En ce qui concerne la cohérence, l’action extérieure européenne offre un bon terrain d’essai des réalisations du traité de Lisbonne. Si ce dernier a abandonné les dénominations les plus sensibles, remplaçant par exemple le ministre des Affaires étrangères de l’Union prévu par le tece par un haut représentant, les architectes du nouveau traité ont souhaité mettre l’accent sur la cohérence et l’efficacité de cette action extérieure de l’ue.

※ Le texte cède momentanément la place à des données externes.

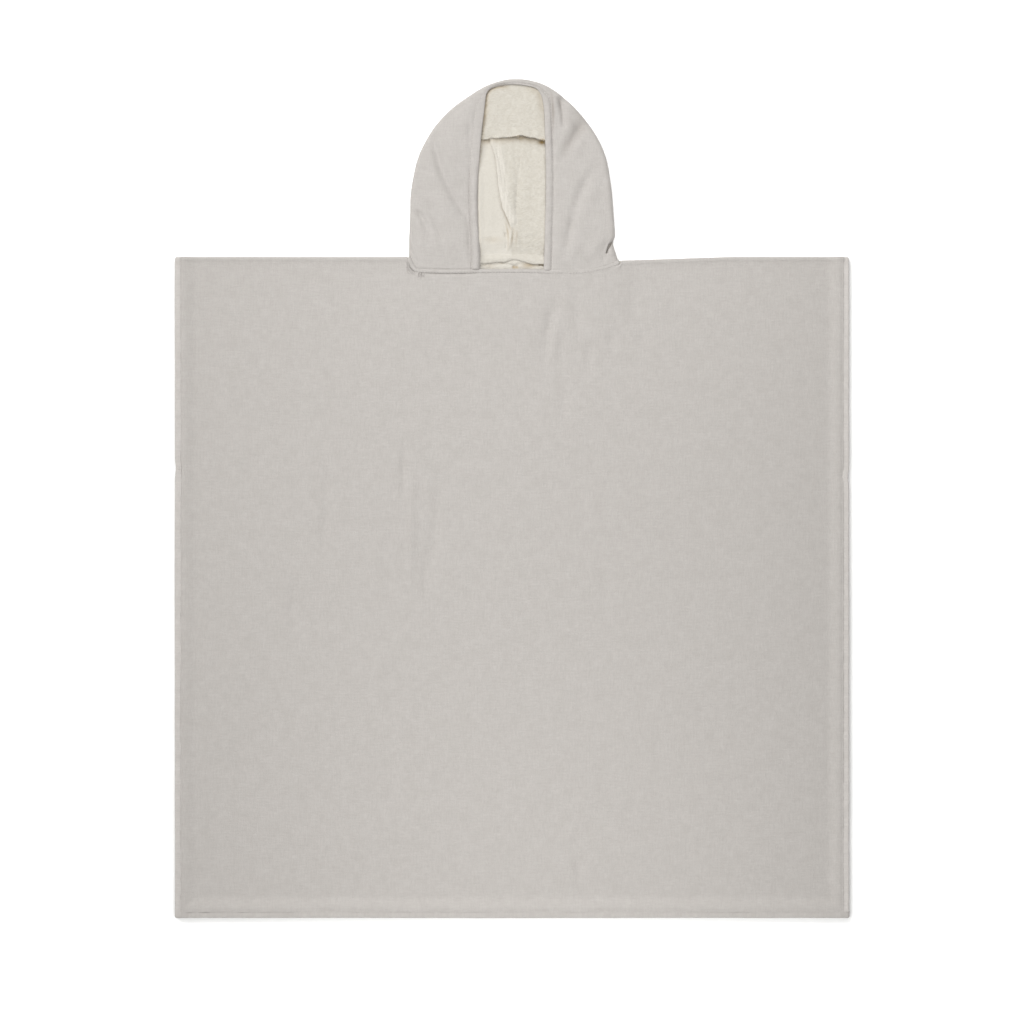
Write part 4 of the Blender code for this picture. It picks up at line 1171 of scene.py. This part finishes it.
# Table, light and camera

stage = dict(
    floor="#F9F9F8", grain="#F6F6F5", glow=0.08, dome=0.5,
    camera=3.4, across=1.2163, centreY=-0.0161, sensor=36,
    lamps=(  # name, x, y, z, size, power, in metres and watts
        ("keyLight", -3.0, 3.1, 2.9, 3.0, 165.0),
        ("lowLight", 0.05, -0.6, 0.7, 0.5, 3.04),
        ("highLight", 0.1, 0.6, 1.0, 0.7, 7.5),
        ("middleLight", -0.25, 0.0, 0.9, 0.6, 1.6),
    ),
)


def addObject(name, data, place=(0, 0, 0)):
    thing = bpy.data.objects.new(name, data)
    thing.location = place
    bpy.context.scene.collection.objects.link(thing)
    return thing


def makeStage():
    mesh = bpy.data.meshes.new("table")
    mesh.from_pydata([(-8, -8, 0), (8, -8, 0), (8, 8, 0), (-8, 8, 0)], [], [(0, 1, 2, 3)])
    material = bpy.data.materials.new("mattWhiteBoard")
    material.use_nodes = True
    tree = material.node_tree
    shader = tree.nodes["Principled BSDF"]
    place = addNode(tree, "ShaderNodeTexCoord").outputs["Object"]
    grain = addNode(tree, "ShaderNodeTexNoise", dict(Scale=40.0, Detail=2.0), {"Vector": place}).outputs[0]
    tree.links.new(mixed(tree, grain, stage["floor"], stage["grain"]), shader.inputs["Base Color"])
    shader.inputs["Roughness"].default_value = 0.9
    # a light table: some light comes up through it, so that shadows on it stay pale
    shader.inputs["Emission Color"].default_value = (1, 1, 1, 1)
    shader.inputs["Emission Strength"].default_value = stage["glow"]
    mesh.materials.append(material)
    addObject("table", mesh)

    world = bpy.data.worlds.new("studio")
    bpy.context.scene.world = world
    world.use_nodes = True
    background = world.node_tree.nodes["Background"]
    background.inputs[0].default_value = (1, 1, 1, 1)
    background.inputs[1].default_value = stage["dome"]
    for name, x, y, z, size, power in stage["lamps"]:
        lamp = bpy.data.lights.new(name, "AREA")
        lamp.shape, lamp.size, lamp.energy = "DISK", size, power
        light = addObject(name, lamp, (x, y, z))
        light.rotation_mode = "QUATERNION"
        # all of them look straight down, except the large one at the upper left
        aim = Vector((0, 0.1, 0)) if name == "keyLight" else Vector((x, y, 0))
        light.rotation_quaternion = (aim - light.location).to_track_quat("-Z", "Y")
        light.visible_camera = False

    lens = bpy.data.cameras.new("camera")
    lens.sensor_width = stage["sensor"]
    lens.lens = stage["sensor"] * stage["camera"] / stage["across"]
    lens.clip_end = 50
    bpy.context.scene.camera = addObject("camera", lens, (0, stage["centreY"], stage["camera"]))
    bpy.context.scene.view_settings.view_transform = "Standard"


makeStage()
print("stage set")
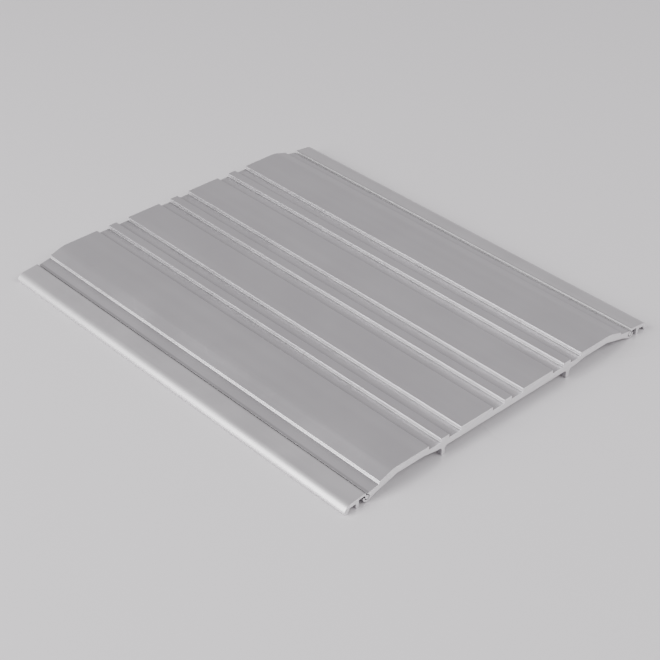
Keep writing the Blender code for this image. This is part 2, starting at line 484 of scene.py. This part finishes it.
class SectionDrawer:
    """Draws sections out into pieces, all with one Geometry Nodes tree."""

    def __init__(self, cut: Cut) -> None:
        """Build the tree.

        Args:
            cut: How the pieces are cut to length.
        """
        self.cut = cut
        self.nodes = SectionTree()

    def _loop(self, name: str, corners: Sequence[Corner]) -> bpy.types.Object:
        """Return an object with the section's corners as a closed loop of edges."""
        count = len(corners)
        mesh = bpy.data.meshes.new(name)
        edges = [(i, (i + 1) % count) for i in range(count)]
        mesh.from_pydata([(c.x, c.z, 0.0) for c in corners], edges, [])
        radii = mesh.attributes.new(SectionTree.RADIUS, "FLOAT", "POINT")
        radii.data.foreach_set("value", [c.radius for c in corners])
        loop = bpy.data.objects.new(name, mesh)
        bpy.context.scene.collection.objects.link(loop)
        return loop

    def draw(
        self, name: str, corners: Sequence[Corner], drawn: bpy.types.Material, sawn: bpy.types.Material
    ) -> bpy.types.Object:
        """Draw a section out to the piece's length.

        Args:
            name: The piece's name.
            corners: The section's corners, all the way round.
            drawn: Finish of the faces along the piece.
            sawn: Finish of its ends.

        Returns:
            The piece, as a plain mesh object at the origin.
        """
        ordered = list(corners) if turns_left(corners) else list(reversed(corners))
        piece = self._loop(name, ordered)
        modifier = piece.modifiers.new("draw", "NODES")
        modifier.node_group = self.nodes.tree
        settings = {
            "Length": self.cut.length,
            "Arris Radius": self.cut.arris_radius,
            "Arris Steps": self.cut.arris_steps,
            "Corner Steps": self.cut.corner_steps,
            "Bays": self.cut.bays,
            "Drawn Finish": drawn,
            "Sawn Finish": sawn,
        }
        for label, value in settings.items():
            modifier[self.nodes.identifier(label)] = value
        depsgraph = bpy.context.evaluated_depsgraph_get()
        mesh = bpy.data.meshes.new_from_object(piece.evaluated_get(depsgraph), depsgraph=depsgraph)
        mesh.name = name
        piece.modifiers.remove(modifier)
        piece.data = mesh
        return piece


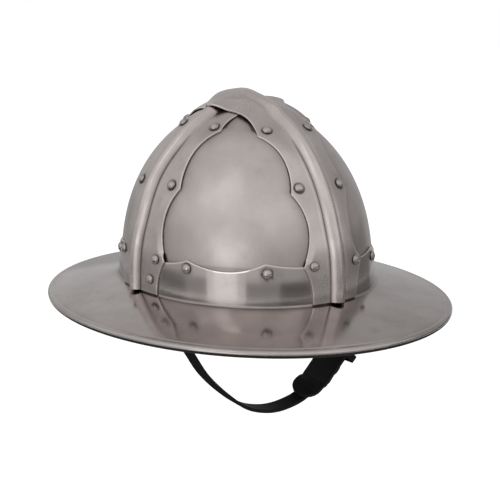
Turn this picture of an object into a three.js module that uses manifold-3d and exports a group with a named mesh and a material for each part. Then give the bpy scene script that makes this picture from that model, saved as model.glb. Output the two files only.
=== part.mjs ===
// A kettle hat in riveted steel: four skull plates under two crossing ridged bands, and a wide
// brim with an upturned collar. Inside are a leather liner and a leather chin strap with a buckle.
// Millimetres, +Z up. The wearer looks along -Y, and the wearer's right hand is at -X.
// The origin is the middle of the opening that the head fills, at the crease of the brim.

import * as THREE from "three";
import { mergeVertices } from "three/addons/utils/BufferGeometryUtils.js";
import Module from "manifold-3d";

const wasm = await Module();
wasm.setup();

// Sheet, leather and the gap that touching pieces keep
const sheet = 1.6;
const leather = 2;
const strapLeather = 3;
const gap = 0.3;
const weld = 0.001;

// Skull: the outer face of the four plates
const skullHalfWidth = 103.4;
const skullHalfLength = 118.6;
const skullHeight = 149.7;
const skullRisePower = 2.38;
const skullSpreadPower = 1.85;
const plateFootHeight = 4;
const plateTopRadius = 9;
const plateSeam = 1.2;
const plateDomeRows = 7;

// Bands: engrailed edges come to a point beside each rivet
const bandFootHeight = 3.6;
const bandHalfWidth = 28.6;
const bandPointWidthShares = [1, 0.97, 1.05];
const bandWaistWidthShares = [0.76, 0.72, 0.78, 0.81];
const crossPointHeightShares = [0.195, 0.582, 0.884];
const longPointHeightShares = [0.207, 0.58, 0.872];
const bandStepsBetweenPoints = [2, 4, 5, 5];
const crossBandShift = 6;
const crossBandStraightHeight = 85;
const crossBandReturnRun = 45;
const bandGap = 0.45;
const ridgeHalfWidth = 6.2;
const ridgeHeight = 5.6;
const ridgeSteps = 6;
const joggleRun = 12;

// Crossing at the crown: the front-to-back band lies over a ridge that is hammered flat there
const crossRidgeFadeStart = 46;
const crossRidgeFadeEnd = 8;
const crownPressHalfLength = 30;
const crownPressRun = 15;
const crownClearance = 0.3;
const ridgeCoverHalfWidth = 13;

// Brim and collar
const rimHalfWidth = 163.2;
const rimHalfLength = 189.4;
const rimDrop = 12.8;
const rimBeadRadius = 3;
const rimBeadTurnShares = [0.66, 0.38, 0.06, -0.28, -0.62, -0.94];
const rimGroove = 0.4;
const creaseRadius = 2.2;
const creaseShares = [0, 0.5, 1];
const collarGap = 0.4;
const collarPointHeight = 34;
const collarPointShares = [0, 0.277, 0.642, 1];
const collarPointHeightShares = [1, 0.985, 1.02, 1.06];
const collarWaistHeightShares = [0.85, 0.81, 0.92];
const collarStepsBetweenPoints = [4, 6, 5];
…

L’abolition des piliers communautaires et la volonté de regrouper les éléments constitutifs de la politique étrangère ne constituent pourtant pas la panacée, et l’action extérieure de l’Union reste un objet disputé.
Pour finir, l’ouvrage n’est pas à conseiller à qui veut obtenir des renseignements généraux sur la réforme des institutions européennes et ses étapes. La première partie en particulier est essentiellement juridique, certaines contributions demandant un solide bagage de connaissances préalables en la matière. La deuxième partie, étudiant la question de l’action extérieure, présente des éléments plus généraux exploitables par exemple par des chercheurs en relations internationales. Le livre reste toutefois très spécialisé et est à conseiller dans le meilleur des cas à des spécialistes désireux de trouver un renseignement pointu sur les problématiques juridiques examinées. Certains articles souffrent également d’avoir été écrits avant l’adoption, par la Conférence intergouvernementale de Lisbonne, du nouveau traité en octobre 2007.